I guess what I’m asking for is for the narrative to recognize other reasons for failure.

What I can’t help but shake is that this game is so much more than the drinking. And I wish I could play a version where it wasn’t a given that I had been a drunk. This game could absolutely work without the “Sad Man Shit”. It works, already, the further it leans away from it. When it’s melancholic, it works. When it’s silly, it works. When it is depraved, it doesn't.

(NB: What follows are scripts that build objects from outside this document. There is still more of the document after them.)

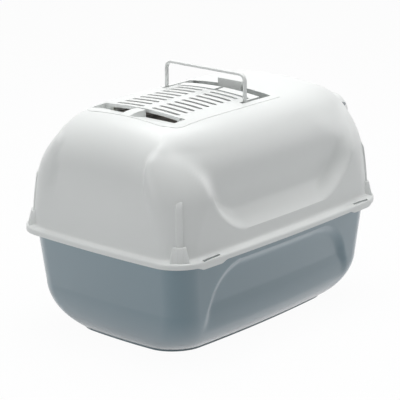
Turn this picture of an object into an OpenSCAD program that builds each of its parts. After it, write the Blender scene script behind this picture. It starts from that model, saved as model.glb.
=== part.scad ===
// Hooded litter box with a lift-off hood, a folding carrying handle,
// a slotted filter cover, a filter pad and a swing door.
// Millimetres. X is the width, Y the length, Z up, and the pan stands on z = 0.
// The door end is at -Y. The filter cover opens toward +Y.

/* [Body] */
// Width over the rim at mid length
body_w = 390; // [370:1:410]
// Length over the rim at mid width
body_l = 568; // [550:1:590]
// Height of the roof ridge
roof_z = 388; // [382:1:394]
// Height of the underside of the hood's rim
lip_z = 173; // [168:1:178]
// Outer radius of the rim's corners in plan
rim_r = 54; // [50:1:62]
// How far the long sides bow outward at mid length
bow_side = 9; // [5:1:12]
// How far the ends bow outward at mid width
bow_end = 7; // [4:1:10]
// Wall thickness of the hood and the pan
wall = 2.6; // [2.2:0.1:3]

/* [Rim] */
// Height of the hood's upright lip
lip_h = 9; // [8:1:11]
// Rise of the sloping flange from the lip to the hood's wall
flange_rise = 8; // [7:1:10]
// Width of the flange along the long sides
flange_side = 14; // [12:1:16]
// Width of the flange along the ends
flange_end = 11; // [10:1:14]
// Gap between the hood and the pan's rim
seat_gap = 0.4; // [0.3:0.1:0.6]

/* [Hood] */
// Width of the rounded shoulder along the long sides
shoulder_side = 82; // [70:1:90]
// Width of the rounded shoulder along the ends
shoulder_end = 36; // [30:1:44]
// Height of the rounded shoulder
shoulder_h = 110; // [102:1:116]
// Radius of the roof's crown across the width
crown_r = 720; // [640:10:900]
// Depth of the scooped panel in each long side
panel_depth = 24; // [18:1:28]
// Height of the scooped panel's lower edge
panel_z = 204; // [200:1:210]
// Half length of the scooped panel at its lower edge
panel_foot = 152; // [145:1:160]
// Radius of the scooped panel's lower corners
panel_corner = 60; // [50:1:66]
// Width of the sloping ledge round the scooped panel
panel_ledge = 36; // [30:1:42]
// Depth of the shallow panel in each end
end_depth = 5; // [3:1:7]
// Half width of the shallow end panel at the top
end_half = 108; // [100:1:120]
// Radius with which the end panels roll into the roof
end_round = 85; // [78:1:90]

// How much rounder the hood's corners grow toward the roof, across the width
grow_x = 30; // [22:1:36]
// How much rounder the hood's corners grow toward the roof, along the length
grow_y = 105; // [90:1:115]

/* [Pan] */
// How far the pan's wall stands in from the rim on the long sides
pan_side = 17; // [15:1:19]
// How far the pan's wall stands in from the rim on the ends
pan_end = 16; // [15:1:19]
// Taper of the pan's end walls from the rim to the bottom curve
pan_taper_end = 14; // [10:1:18]
// Taper of the pan's long walls from the rim to the bottom curve
pan_taper_side = 5; // [3:1:8]
// Width of the curve at the foot of the walls
pan_curve_w = 42; // [36:1:46]
// Height of the curve at the foot of the walls
pan_curve_h = 80; // [70:1:86]
// Depth of the arched panel in each long side of the pan
arch_depth = 7; // [4:1:9]
// Height of the arched panel's top edge
arch_z = 154; // [145:1:158]
// Half length of the arched panel
arch_half = 186; // [180:1:192]
// Radius of the arched panel's upper corners
arch_corner = 65; // [55:1:75]

/* [Filter cover] */
// Width of the filter cover
cover_w = 156; // [150:1:160]
// Length of the filter cover
cover_l = 174; // [170:1:180]
// Place of the cover's free edge along Y
cover_front = 155; // [150:1:160]
// Thickness of the cover
cover_t = 3; // [2.6:0.1:3.4]
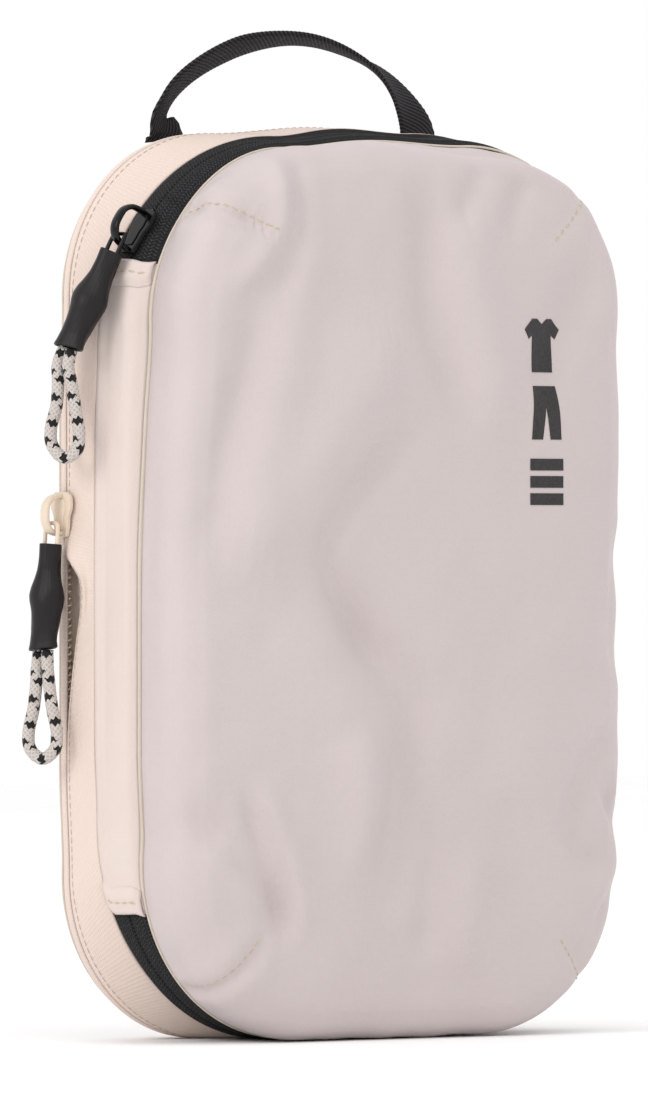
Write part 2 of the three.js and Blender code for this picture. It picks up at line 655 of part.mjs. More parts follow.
// Middle: the rear half of the zip band and the front half of the compression band.
add('main_tape_rear', mainTapeRear(zipRun()), material.blackTape);
const rearCoilPieces = {
  main_coil_rear: [upperZipEnd + 1, lowerZipEnd - 1],
  main_zip_stop_upper: [upperZipEnd, upperZipEnd + 1],
  main_zip_stop_lower: [lowerZipEnd - 1, lowerZipEnd],
};
Object.entries(rearCoilPieces).forEach(([name, [from, to]]) => {
  add(name, coil(stretch(from, to), false, bodyEdgeY, 1), material.blackCoil);
});
add('spine_rear', mainTapeRear(spineRun()), material.shell);
add('zip_end_tab_upper', zipEndTab(cornerIndex('upper-1', TAB_END), upperZipEnd), material.shell);
add('zip_end_tab_lower', zipEndTab(lowerZipEnd, cornerIndex('lower-1', TAB_END)), material.shell);
add('middle_seam_binding', seamBinding([BAND_FLAT_Y[1], MIDDLE_SEAM_Y, -5.5]), material.binding);
add('compression_tape_front', compressionTapeFront(), material.creamTape);
const unclosedStretch = stretch(leftIndex(80), leftIndex(70));
const unclosedCoil = coil(unclosedStretch, false, frontCompressionEdgeY, -1, unclosedShift);
add('compression_coil_front', unclosedCoil, material.creamCoil);
add('compression_stop_front',
  coil(stretch(leftIndex(70), leftIndex(80)), false, frontCompressionEdgeY, -1), material.creamCoil);
add('gusset_front_leg', gussetFrontLeg(), material.shell);

// Rear: the back panel, the rear half of the compression band and the gusset's rear leg.
add('compression_tape_rear', compressionTapeRear(), material.creamTape);
add('compression_coil_rear',
  coil(stretch(leftIndex(80), leftIndex(70)), false, rearCompressionEdgeY, 1), material.creamCoil);
add('compression_stop_rear',
  coil(stretch(leftIndex(70), leftIndex(80)), false, rearCompressionEdgeY, 1), material.creamCoil);
add('gusset_rear_tuck', gussetRearTuck(), material.shell);
add('gusset_rear_leg', gussetRearLeg(), material.shell);
add('back_seam_binding', seamBinding([9.2, BACK_SEAM_Y - 0.5]), material.binding);
add('back_panel', backPanel(), material.shell);
add('handle_webbing', handleWebbing(), material.webbing);

// Sliders and pulls.
addSlider('main_slider', MAIN_SLIDER, mainSliderSeat, mainSliderTurn, material.blackSlider);
add('main_pull_link', pullLink(mainEye, mainPullDirection, MAIN_LINK_LENGTH), material.blackSlider);
add('main_pull_sleeve', pullSleeve(mainSleeveTop, mainPullDirection, 1.05), material.sleeve);
add('main_pull_cord', cordLoop(mainSleeveEnd, mainPullDirection), material.cord);
addSlider('compression_slider', COMPRESSION_SLIDER, compressionSliderSeat, compressionSliderTurn,
  material.creamSlider);
const compressionLink = pullLink(compressionEye, compressionPullDirection, COMPRESSION_LINK_LENGTH);
add('compression_pull_link', compressionLink, material.creamSlider);
const compressionPullSleeve = pullSleeve(compressionSleeveTop, compressionPullDirection, 1);
add('compression_pull_sleeve', compressionPullSleeve, material.sleeve);
add('compression_pull_cord', cordLoop(compressionSleeveEnd, compressionPullDirection), material.cord);

export default group;
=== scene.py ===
"""The looks of the packing cube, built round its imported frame.

Metres. X is the width, Z is up, and the front panel faces -Y.
"""
import math

import bmesh
import bpy
import numpy as np
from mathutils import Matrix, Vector, kdtree, noise
from mathutils.bvhtree import BVHTree
from mathutils.geometry import tessellate_polygon


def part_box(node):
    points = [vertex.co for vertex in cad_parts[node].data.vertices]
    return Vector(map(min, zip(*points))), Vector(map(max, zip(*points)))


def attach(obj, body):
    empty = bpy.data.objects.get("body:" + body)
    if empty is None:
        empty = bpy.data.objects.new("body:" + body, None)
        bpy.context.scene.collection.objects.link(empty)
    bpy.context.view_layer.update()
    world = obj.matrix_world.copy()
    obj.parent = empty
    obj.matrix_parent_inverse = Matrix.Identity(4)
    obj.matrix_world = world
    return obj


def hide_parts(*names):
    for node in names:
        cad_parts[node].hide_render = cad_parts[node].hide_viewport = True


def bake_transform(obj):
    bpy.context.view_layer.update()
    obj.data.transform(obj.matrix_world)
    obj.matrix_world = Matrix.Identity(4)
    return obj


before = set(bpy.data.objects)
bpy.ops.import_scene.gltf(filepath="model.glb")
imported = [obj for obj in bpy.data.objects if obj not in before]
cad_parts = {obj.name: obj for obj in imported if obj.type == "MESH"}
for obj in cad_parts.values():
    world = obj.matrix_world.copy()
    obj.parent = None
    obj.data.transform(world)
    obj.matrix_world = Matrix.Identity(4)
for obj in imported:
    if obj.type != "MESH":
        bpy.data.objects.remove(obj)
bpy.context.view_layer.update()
MM = 0.001
UP = Vector((0, 0, 1))


# ---------- driving dimensions, from the frame ----------
SIDE_BOW = 1 * MM
TOP_BOW = 2.5 * MM
SIDE_RAMP = 30 * MM
ZIP_RADIUS = 47 * MM
# The compression tape's edge lies this far inside the widest outline.
EDGE_INSET_SIDE = 0.24 * MM
EDGE_INSET_TOP = 0.05 * MM
band_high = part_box("compression_tape_rear")[1]
HALF_WIDTH = band_high.x - SIDE_BOW + EDGE_INSET_SIDE
HEIGHT = band_high.z - TOP_BOW + EDGE_INSET_TOP
MIDDLE_Z = HEIGHT / 2

FRONT_SEAM_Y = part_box("front_panel")[1].y
FRONT_CROWN_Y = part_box("front_panel")[0].y
BACK_SEAM_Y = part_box("back_panel")[0].y
BACK_CROWN_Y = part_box("back_panel")[1].y
MAIN_ZIP_Y = -15 * MM
MIDDLE_SEAM_Y = -8 * MM
COMPRESSION_ZIP_Y = 4 * MM
ZIP_UPPER_END = 22.8
ZIP_LOWER_END = 22.8
TAB_END = 16.3
LID_TAPE_START = 45
TAPE_THICKNESS = 0.9 * MM
HANDLE_Y = BACK_SEAM_Y + 0.9 * MM

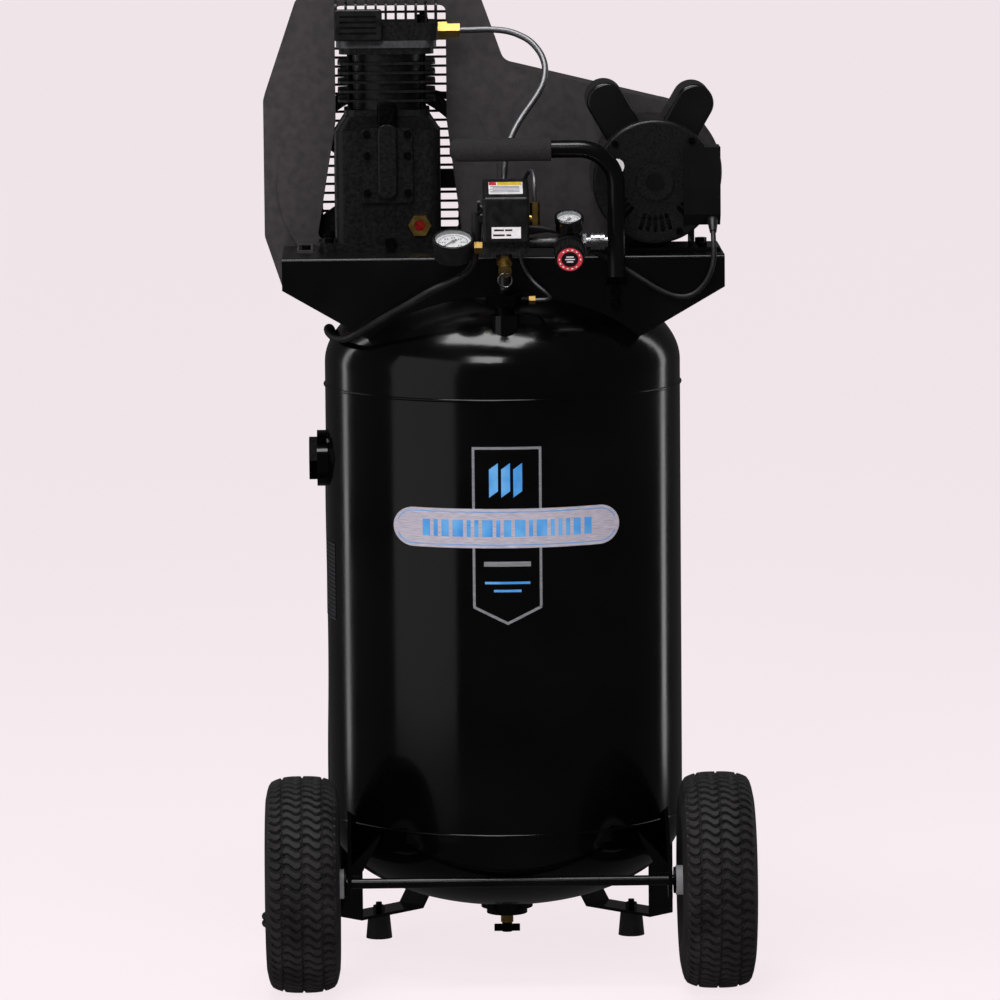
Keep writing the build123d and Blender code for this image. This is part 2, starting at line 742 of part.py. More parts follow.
stud_top = head_low + 22 + 9
with BuildPart() as pump_bolts:
    for x, z in cover_bolts_at:
        with Locations(Location((x, front_wall - cover_t - seat_gap, z), (90, 0, 0))):
            Cylinder(4.8, 4.5, align=(Align.CENTER, Align.CENTER, Align.MIN))
            Cylinder(2.5, 14, align=(Align.CENTER, Align.CENTER, Align.MAX))
    for x, y in studs_at:
        with Locations((x, y, neck_top - 10)):
            Cylinder(3.5, stud_top - neck_top + 10, align=(Align.CENTER, Align.CENTER, Align.MIN))
        with BuildSketch(Plane.XY.offset(head_low + 22 + seat_gap)):
            with Locations((x, y)):
                RegularPolygon(7, 6)
        extrude(amount=6.5)
    for x, y in pump_bolts_at:
        with BuildSketch(Plane.XY.offset(platform_z + base_t + seat_gap)):
            with Locations((x, y)):
                RegularPolygon(7.5, 6)
        extrude(amount=6)
        with Locations((x, y, platform_z + base_t + 4)):
            Cylinder(bolt_r, base_t + plate_t + 12, align=(Align.CENTER, Align.CENTER, Align.MAX))
        with BuildSketch(Plane.XY.offset(platform_z - plate_t - seat_gap)):
            with Locations((x, y)):
                RegularPolygon(7.5, 6)
        extrude(amount=-6)
pump_bolts.part.label = "pump_bolts"
export_step(pump_bolts.part, "parts/pump_bolts.step")

with BuildPart() as sight_glass:
    with BuildSketch(front_plane(front_wall - seat_gap)):
        with Locations((sight_at[0], sight_at[1])):
            RegularPolygon(12.5, 6, major_radius=False)
    extrude(amount=6)
    with Locations(Location((sight_at[0], front_wall + 8, sight_at[1]), (90, 0, 0))):
        Cylinder(sight_r - seat_gap, 9, align=(Align.CENTER, Align.CENTER, Align.MIN))
    with BuildSketch(front_plane(front_wall - 3)):
        with Locations((sight_at[0], sight_at[1])):
            Circle(7)
    extrude(amount=8, mode=Mode.SUBTRACT)
sight_glass.part.label = "sight_glass"
export_step(sight_glass.part, "parts/sight_glass.step")

plug_af = 25.5
with BuildPart() as pipe_plugs:
    # hexagon plug of the tank's inspection port
    with BuildSketch(Plane.YZ.offset(-tank_r - port_reach - seat_gap)):
        with Locations((tank_y, port_z)):
            RegularPolygon(plug_af, 6, major_radius=False)
    extrude(amount=-10)
    with Locations(Location((-tank_r - port_reach - 1, tank_y, port_z), (0, 90, 0))):
        Cylinder(port_hole_r - seat_gap, 12, align=(Align.CENTER, Align.CENTER, Align.MIN))
    # oil drain plug of the crankcase
    with Locations(Location((drain_plug_at[0], front_wall + 8, drain_plug_at[1]), (90, 0, 0))):
        Cylinder(5 - seat_gap, 9, align=(Align.CENTER, Align.CENTER, Align.MIN))
    with BuildSketch(front_plane(front_wall - seat_gap)):
        with Locations(drain_plug_at):
            RegularPolygon(8, 6)
    extrude(amount=7)
    # oil filler with its vented cap, on top of the cover's rib
    with BuildSketch(Plane.XY.offset(filler_low + seat_gap)):
        with Locations((pump_x, front_wall - cover_t - rib_reach / 2)):
            RectangleRounded(rib_w, 14, 4)
    extrude(amount=filler_top - filler_low)
pipe_plugs.part.label = "pipe_plugs"
export_step(pipe_plugs.part, "parts/pipe_plugs.step")

web_front = pump_y + 12
web_t = 10
shaft_end = belt_y + 18
with BuildPart() as crankshaft:
    with BuildSketch(front_plane(shaft_end)):
        with Locations((pump_x, crank_z)):
            Circle(shaft_r)
    extrude(amount=shaft_end - web_front - web_t)
    with BuildSketch(front_plane(web_front + web_t)):
        with Locations((pump_x, crank_z)):
            Circle(17)
        with Locations((pump_x, crank_z + throw)):
            Circle(pin_r + 4)
        with Locations((pump_x, crank_z - 14)):
            RectangleRounded(62, 42, 12)
    extrude(amount=web_t)
    with BuildSketch(front_plane(web_front)):
        with Locations((pump_x, crank_z + throw)):
            Circle(pin_r)
    extrude(amount=rod_t + 4)
crankshaft.part.label = "crankshaft"
export_step(crankshaft.part, "parts/crankshaft.step")

small_end_r = 9
with BuildPart() as connecting_rod:
    with BuildSketch(front_plane(pump_y + rod_t / 2)):
        with Locations((pump_x, crank_z + throw)):
            Circle(pin_r + 6)
        with Locations((pump_x, crank_z + throw + rod_length)):
            Circle(small_end_r)
    extrude(amount=rod_t)
    with BuildSketch(front_plane(pump_y + rod_t / 4)):
        with Locations((pump_x, crank_z + throw + rod_length / 2)):
            Rectangle(11, rod_length - 16)
    extrude(amount=rod_t / 2)
    with BuildSketch(front_plane(pump_y + rod_t)):
        with Locations((pump_x, crank_z + throw)):
            Circle(pin_r + running_gap)
        with Locations((pump_x, crank_z + throw + rod_length)):
            Circle(small_end_r - 3)
    extrude(amount=2 * rod_t, mode=Mode.SUBTRACT)
connecting_rod.part.label = "connecting_rod"
export_step(connecting_rod.part, "parts/connecting_rod.step")

piston_top = cylinder_top - 1.5
piston_h = 44
skirt_r = throw + small_end_r + 2.5
with BuildPart() as piston:
    with BuildSketch(Plane.XY.offset(piston_top - piston_h)):
        with Locations((pump_x, pump_y)):
            Circle(bore_r - seat_gap)
    extrude(amount=piston_h)
    with BuildSketch(Plane.XY.offset(piston_top - piston_h)):
        with Locations((pump_x, pump_y)):
            Circle(skirt_r)
    extrude(amount=piston_h - 6, mode=Mode.SUBTRACT)
    for depth in (5, 11, 17):
        with BuildSketch(Plane.XY.offset(piston_top - depth)):
            with Locations((pump_x, pump_y)):
                Circle(bore_r)
                Circle(bore_r - 2, mode=Mode.SUBTRACT)
        extrude(amount=-2.4, mode=Mode.SUBTRACT)
piston.part.label = "piston"
export_step(piston.part, "parts/piston.step")

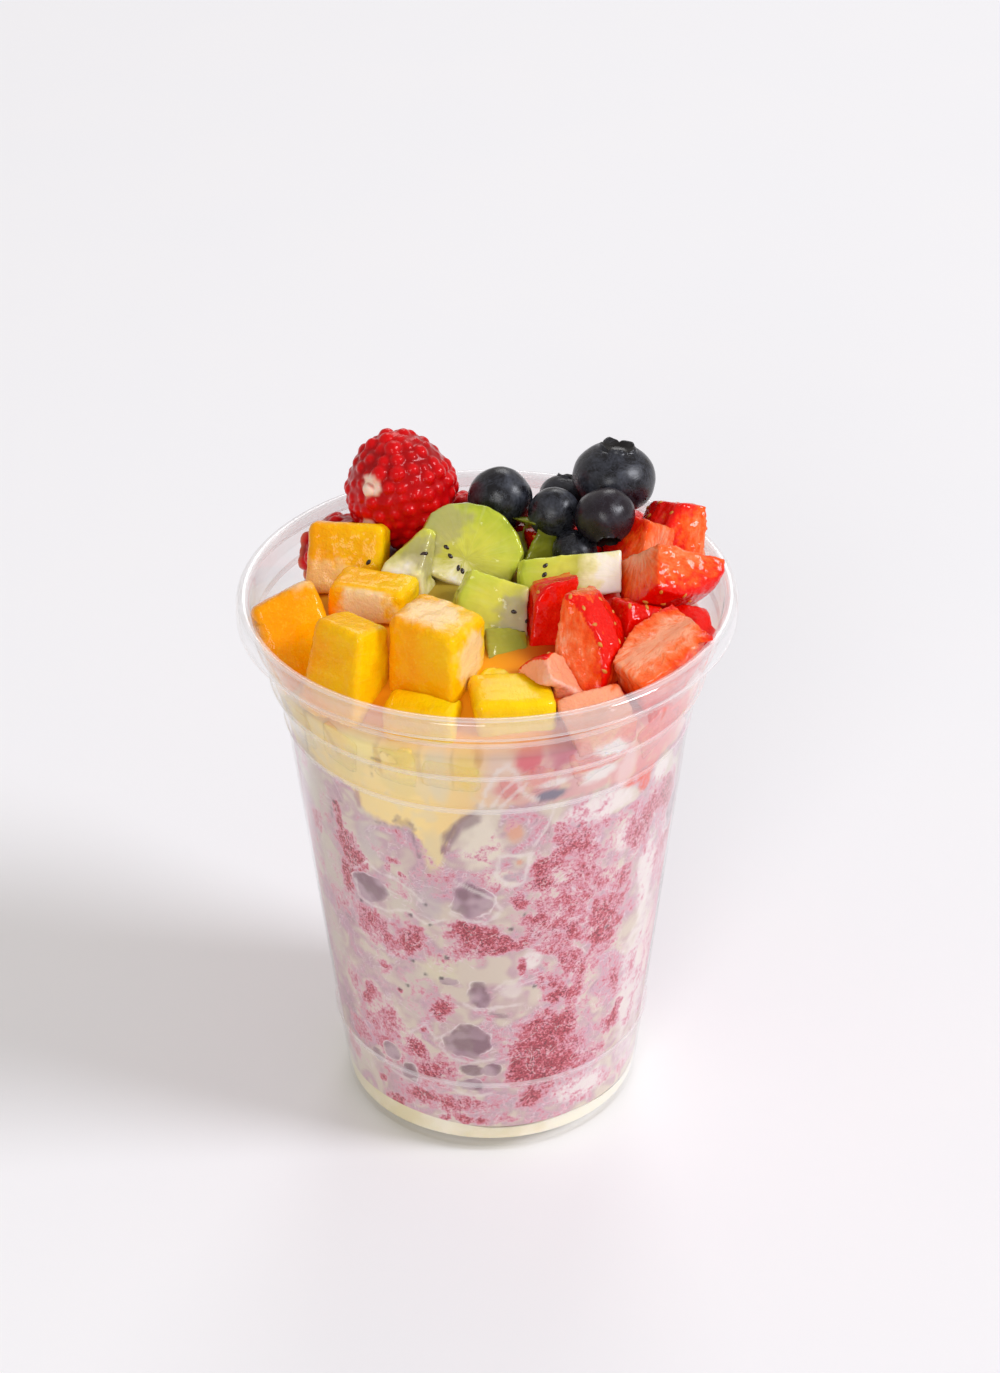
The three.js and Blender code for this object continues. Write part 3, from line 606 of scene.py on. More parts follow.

And this is where I'm struggling because I don't want to say the game shouldn't allow those choices. Clearly, it's been a successful design. It works for a lot of people.
And there is a lot about this game I like and want to see taken forward, but I also realized that this part just was not for me.
And I almost gave up on the game because of it. I had written out half of a version of this blog where my conclusion was just that: I had given up. It was too much. I couldn’t.
But thankfully, I stuck with it, and the latter half of the game is much more focused on the parts of the game I like.
Sitting with your buddy, waiting for the tide, trying to whistle. Tense conversations as your mind is realizing its being played. Meeting the dice-maker. The church. The ending, oh man, the ending.

(Screenshots and concept art is from or shot by myself)

 There’s a running element throughout the game that, if you look in the mirror, he wears “The Expression”; a disgusting, terrible face he's kept since the era of Disco, back when he was young and could party like he's still trying to. It’s now been frozen on his face for 30 years. It’ll stay on him the entire game unless you pass a (difficult) skill check. I did. I felt so much better after that.
The Expression is a sad, gross face of a smug asshole pretending to be something else. When you lose The Expression, he’s sad, struggling, and frail. But at least it’s real.

I'm really curious what ZA/UM does next, and hope they either make something in the same vein or in the same world as there's a whole lot to tap into there. But I also hope I'm able to play as something other than a (non)recovering drunk.